Agency and Non-Agency Mortgage-Related Security Issuers
Our investments in securities expose us to institutional credit risk to the extent that servicers, issuers, guarantors, or third
parties providing credit enhancements become insolvent or do not perform their obligations.
Risk Management Framework
Our investments in non-Freddie Mac mortgage-related securities include both agency and non-agency securities. Agency
securities have historically presented minimal institutional credit risk due to the guarantee provided by, and the U.S.
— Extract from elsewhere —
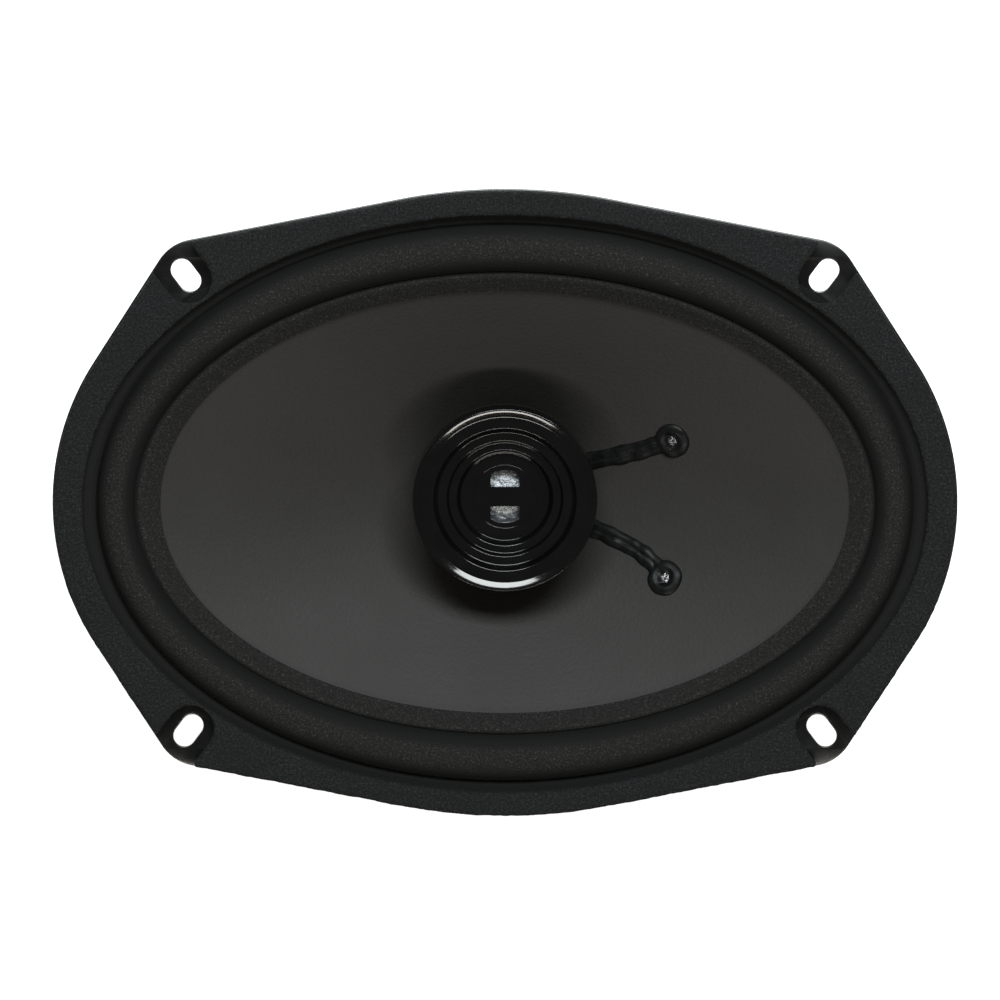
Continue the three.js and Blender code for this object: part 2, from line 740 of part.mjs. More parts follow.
addPiece('tweeter_faceplate', tweeterFaceplate(), materials.glossPlastic);
addPiece('tweeter_housing', tweeterHousing(), materials.mattePlastic);
addPiece('tweeter_dome', tweeterDome(), materials.mylar);
addPiece(
  'tweeter_voice_coil',
  tube(tweeterCoil.inner, tweeterCoil.outer, tweeterCoil.bottom, dome.base, INNER_SIDES),
  materials.copper,
);
addPiece(
  'tweeter_diaphragm_ring',
  tube(diaphragmRing.inner, diaphragmRing.outer, tweeterMotor.top, tweeter.joint, INNER_SIDES),
  materials.mattePlastic,
);

function tweeterMagnetCup() {
  const { cupRadius, gapRadius, bottom, base, top } = tweeterMotor;
  const section = [
    [0, bottom], [cupRadius, bottom], [cupRadius, top], [gapRadius, top], [gapRadius, base], [0, base],
  ];
  return turned(section, INNER_SIDES);
}

addPiece('tweeter_magnet_cup', tweeterMagnetCup(), materials.platedSteel);
addPiece(
  'tweeter_magnet',
  plug(tweeterMotor.magnetRadius, tweeterMotor.base, tweeterMotor.magnetTop, INNER_SIDES),
  materials.platedSteel,
);
addPiece(
  'tweeter_pole_plate',
  plug(tweeterMotor.poleRadius, tweeterMotor.magnetTop, tweeterMotor.top, INNER_SIDES),
  materials.platedSteel,
);

function tweeterPost() {
  const { tail, shaft, shoulder, bore, bottom } = post;
  const seat = yoke.poleTop;
  return turned([
    [bore, bottom], [tail, bottom], [tail, seat], [shoulder, seat], [shoulder, seat + 1.5],
    [shaft, seat + 3], [shaft, tweeter.bottom], [bore, tweeter.bottom],
  ]);
}

function hexNut() {
  const shape = new THREE.Shape();
  const corner = nut.acrossFlats / 2 / Math.cos(Math.PI / 6);
  for (let i = 0; i < 6; i++) {
    const angle = (i * Math.PI) / 3;
    if (i === 0) shape.moveTo(corner, 0);
    else shape.lineTo(corner * Math.cos(angle), corner * Math.sin(angle));
  }
  const bore = plug(nut.bore, nut.bottom - 1, nut.top + 1, ROUND_SIDES);
  return extruded(shape, nut.bottom, nut.top).subtract(bore);
}

addPiece('tweeter_post', tweeterPost(), materials.platedSteel);
addPiece('tweeter_post_nut', hexNut(), materials.platedSteel);
addPiece(
  'tweeter_post_washer',
  tube(nut.bore, washer.radius, nut.top, washer.top),
  materials.platedSteel,
);

// ---------------------------------------------------------------- terminal board, built on the arm

const boardBottom = board.seat - board.thickness;
const bladeBottom = boardBottom - GAP - blade.thickness;
const capacitorCentre = boardBottom - GAP - capacitor.radius;

function rivetSpool(top, bottom, headScale = 1) {
  const { shank, headHeight } = boardRivet;
  const head = boardRivet.head * headScale;
  return turned(
    [[0, bottom - headHeight], [head * 0.8, bottom - headHeight], [head, bottom], [shank, bottom],
      [shank, top], [head, top], [head * 0.7, top + headHeight], [0, top + headHeight]],
    SMALL_SIDES,
  );
}

function terminalBoard() {
  const half = { length: board.length / 2, width: board.width / 2 };
  let plate = block([-half.length, -half.width, boardBottom], [half.length, half.width, board.seat]);
  const hole = plug(boardRivet.hole, -5, 1);
  for (const y of [boardRivet.spacing / 2, blade.rivet]) {
    plate = plate.subtract(hole.translate([0, y, 0])).subtract(hole.translate([0, -y, 0]));
  }
  return plate;
}

// An L-shaped blade: a lug along the board that sticks out at its side, and a tongue away from the board.
function bladeTerminal(side, width) {
  const { inner, outer, drop, thickness, rivet } = blade;
  const lugTop = bladeBottom + thickness;
  const corners = [
    [inner, lugTop], [inner, bladeBottom - drop], [inner + thickness, bladeBottom - drop],
    [inner + thickness, bladeBottom], [outer, bladeBottom], [outer, lugTop],
  ];
  const outline = corners.map(([across, inwards]) => new THREE.Vector2(side * across, inwards));
  const shape = new THREE.Shape(outline);
  const strip = new THREE.ExtrudeGeometry(shape, { depth: width, bevelEnabled: false });
  // The section is drawn in local YZ and pulled along local X.
  const turn = new THREE.Matrix4().makeBasis(
    new THREE.Vector3(0, 1, 0), new THREE.Vector3(0, 0, 1), new THREE.Vector3(1, 0, 0),
  );
  strip.applyMatrix4(turn).translate(-width / 2, 0, 0);
  const hole = plug(boardRivet.hole, -9, 1);
  return solidOf(strip).subtract(hole.translate([0, side * rivet, 0]));
}

function capacitorBody() {
  const half = capacitor.length / 2;
  const edge = 0.6;
  const can = turned([
    [0, -half], [capacitor.radius - edge, -half], [capacitor.radius, edge - half],
    [capacitor.radius, half - edge], [capacitor.radius - edge, half], [0, half],
  ]);
  return can.rotate([0, 90, 0]).translate([0, 0, capacitorCentre]);
}

addPiece('terminal_board', terminalBoard(), materials.boardPhenolic, armGroup);
const polarity = [
  { name: 'positive', side: 1, width: blade.wide },
  { name: 'negative', side: -1, width: blade.narrow },
];
for (const { name, side, width } of polarity) {
  addPiece(`terminal_${name}`, bladeTerminal(side, width), materials.tinnedBrass, armGroup);
  const boardSpool = rivetSpool(flange.thickness + 3 * GAP, boardBottom - boardRivet.clearance);
  addPiece(
    `board_rivet_${name}_side`,
    boardSpool.translate([0, (side * boardRivet.spacing) / 2, 0]),
    materials.platedSteel,
    armGroup,
  );
  const bladeRivetTop = board.seat + boardRivet.clearance;
  const bladeSpool = rivetSpool(bladeRivetTop, bladeBottom - boardRivet.clearance, blade.rivetScale);
  addPiece(
    `blade_rivet_${name}`,
    bladeSpool.translate([0, side * blade.rivet, 0]),
    materials.tinnedBrass,
    armGroup,
  );
}
addPiece('crossover_capacitor', capacitorBody(), materials.capacitorSleeve, armGroup);

const capacitorEnd = capacitor.length / 2 + GAP;
const capacitorLeadRoute = [
  [capacitorEnd, 0, capacitorCentre],
  [capacitorEnd + 1.6, 0.8, capacitorCentre],
  [capacitorEnd + 1.8, 4, capacitorCentre],
  [capacitorEnd - 1.5, 7.5, capacitorCentre],
  [2, blade.inner - 0.8, capacitorCentre],
  [-2, blade.inner - 0.8, capacitorCentre],
];
addPiece(
  'capacitor_lead',
  strand(capacitorLeadRoute, capacitorWire.radius, 12),
  materials.platedSteel,
  armGroup,
);

// ---------------------------------------------------------------- leads and wires

// A loose lead from the back of an eyelet, through a window, to a blade's lug.
function tinselLead(route, side) {
  const matrix = eyeletMatrix(route);
  const leaving = (depth) => new THREE.Vector3(0, 0, -depth).applyMatrix4(matrix).toArray();
  const start = cone.thickness + 2 * GAP + 0.5;
  const lug = side * (blade.outer - 1.6);
  const lugTop = bladeBottom + blade.thickness + GAP;
  const path = [
    leaving(start),
    leaving(start + 3),
    [49.5, side * 17.2, 54.6],
    [55, side * 18.4, 53.4],
    [61, side * 19.4, 53.4],
    armPoint(-2.6, lug, 5),
    armPoint(-0.4, lug, 2),
    armPoint(0, lug, lugTop),
  ];
  return strand(path, tinsel.radius, 22);
}

// A tweeter wire: down the post, out along the yoke's groove, then up beside the magnet.
function tweeterWire(side, ending) {
  const y = side * wire.spread;
  const floor = wireGroove.depth / 2;
  const path = [
    [0, y, 55.9],
    [0, y, 40],
    [0, y, 20],
    [0, y, 5.5],
    [0.4, y, 2.6],
    [2.4, y, floor],
    [8, y, floor],
    [25, y, floor],
    [41, y, floor],
    [45.4, y, 1.9],
    [47.4, y, 5.5],
    [47.8, side * 1.5, 12],
    [48.2, side * 1.7, 20],
    ...ending,
  ];
  return strand(path, wire.radius, 44);
}

addPiece('tinsel_lead_positive', tinselLead(leadRoutes.upper, 1), materials.tinselBraid);
addPiece('tinsel_lead_negative', tinselLead(leadRoutes.lower, -1), materials.tinselBraid);

const lugUnder = bladeBottom - GAP - wire.radius;
addPiece(
  'tweeter_wire_positive',
  tweeterWire(1, [
    [51, 1.4, 27],
    [56.5, 0.6, 32.6],
    armPoint(-capacitorEnd - 3, 0, capacitorCentre),
    armPoint(-capacitorEnd, 0, capacitorCentre),
  ]),
  materials.redInsulation,
);
addPiece(
  'tweeter_wire_negative',
  tweeterWire(-1, [
    [51, -3.4, 27],
    [57, -9, 32],
    [64, -15.5, 36.5],
    armPoint(0.6, -blade.outer + 1.6, lugUnder - 3),
    armPoint(0, -blade.outer + 1.6, lugUnder),
  ]),
  materials.blackInsulation,
);

export default speaker;
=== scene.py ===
"""Looks for a coaxial car loudspeaker with a 6 x 9 inch oval frame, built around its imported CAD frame.

Shapes are worked out in millimetres, in the CAD's frame, and turned into metres where a mesh is made.
The loudspeaker lies on its magnet: X runs along the oval, Y across it and Z is the way it plays.
"""

import math

import bmesh
import bpy
import numpy as np
from mathutils import Matrix, Vector, geometry, noise
from mathutils.bvhtree import BVHTree

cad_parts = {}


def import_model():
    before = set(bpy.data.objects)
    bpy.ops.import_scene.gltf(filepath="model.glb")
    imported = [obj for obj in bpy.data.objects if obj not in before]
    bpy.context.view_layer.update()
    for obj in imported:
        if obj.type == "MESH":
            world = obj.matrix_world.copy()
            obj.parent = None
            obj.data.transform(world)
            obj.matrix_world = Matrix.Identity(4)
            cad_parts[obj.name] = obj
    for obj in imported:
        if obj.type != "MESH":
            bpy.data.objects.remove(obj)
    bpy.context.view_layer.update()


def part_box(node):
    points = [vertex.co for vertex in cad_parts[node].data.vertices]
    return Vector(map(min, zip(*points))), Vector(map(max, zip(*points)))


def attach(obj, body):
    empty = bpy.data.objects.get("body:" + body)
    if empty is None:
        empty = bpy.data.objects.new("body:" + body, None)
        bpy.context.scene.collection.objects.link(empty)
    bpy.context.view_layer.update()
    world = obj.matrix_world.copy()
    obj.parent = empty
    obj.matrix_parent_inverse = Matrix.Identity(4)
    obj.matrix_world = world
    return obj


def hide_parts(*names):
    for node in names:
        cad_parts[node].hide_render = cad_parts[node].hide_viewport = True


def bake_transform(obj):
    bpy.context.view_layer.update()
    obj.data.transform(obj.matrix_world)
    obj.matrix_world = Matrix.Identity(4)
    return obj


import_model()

MM = 0.001
OVAL_SIDES = 256
ROUND_SIDES = 96
SMALL_SIDES = 32
SMOOTH_ANGLE = math.radians(38)  # an edge that bends more than this stays sharp
BANDS_IN_WAVE = 3.2  # bands that a wave texture of scale 1 has in one unit


def size_of(node):
    """The lowest and the highest corner of a CAD node, in millimetres."""
    low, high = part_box(node)
    return np.array(low) / MM, np.array(high) / MM


def heights(node):
    """The bottom and the top of a CAD node, in millimetres."""
    low, high = size_of(node)
    return low[2], high[2]


# ---- sizes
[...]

government’s support of, those institutions. Our investments in non-agency mortgage-related securities were principally made
prior to 2009. Since 2009, our efforts to manage risk on these legacy investments have included sales of certain assets as well
as litigation and other loss recovery efforts.
At the direction of our Conservator, we are working to enforce our rights as an investor with respect to the non-agency
mortgage-related securities we hold, and are engaged in various efforts, in some cases in conjunction with other investors, to
mitigate or recover losses on our investments in these securities. The effectiveness of our efforts is uncertain and any potential
recoveries may take significant time to realize.
Our loss mitigation activities include litigation against the issuers of certain of these securities. During 2014, we and
FHFA reached settlements with certain parties pursuant to which we received an aggregate of approximately $6.1 billion.
Lawsuits against a number of other parties are currently pending. For more information on our loss mitigation efforts related to
the non-agency mortgage-related securities we hold, see “NOTE 15: CONCENTRATION OF CREDIT AND OTHER RISKS
— Non-Agency Mortgage-Related Security Issuers.”
There is a general lack of transparency in the market for the non-agency mortgage-related securities we hold, and the
information disclosed by the trustees of the trusts that issued these securities is often not sufficient to allow us to adequately
analyze decisions made by servicers that may directly impact the cash flows on such securities. As a result, as part of our loss
mitigation efforts and in the exercise of our rights as an investor, we seek to obtain information from servicers and trustees
related to the performance and servicing of the loans underlying the securities. Certain of this information may not be publicly
available. While our ability to influence servicing performance is limited, it is possible that our loss mitigation activities may, in
some cases, influence the performance of these securities. The quality of the servicing performed on the underlying loans can
significantly affect the performance of these securities, including the timing and amount of losses incurred on the underlying
loans and thus the timing and amount of losses we recognize on our securities. We may cease our loss mitigation activities at
any time, including in connection with sales of these securities as we continue to reduce the size of our mortgage-related
investments portfolio. However, a number of other parties (including other investors, regulators, or the mortgage servicers
themselves) may also take actions that could also affect the performance of these securities.
We have continued to recognize impairment charges in recent years related to certain of our investments in non-agency
mortgage-related securities. See “CONSOLIDATED BALANCE SHEETS ANALYSIS — Investments in Securities” for
further information about these securities, including a discussion of the higher-risk components of these investments.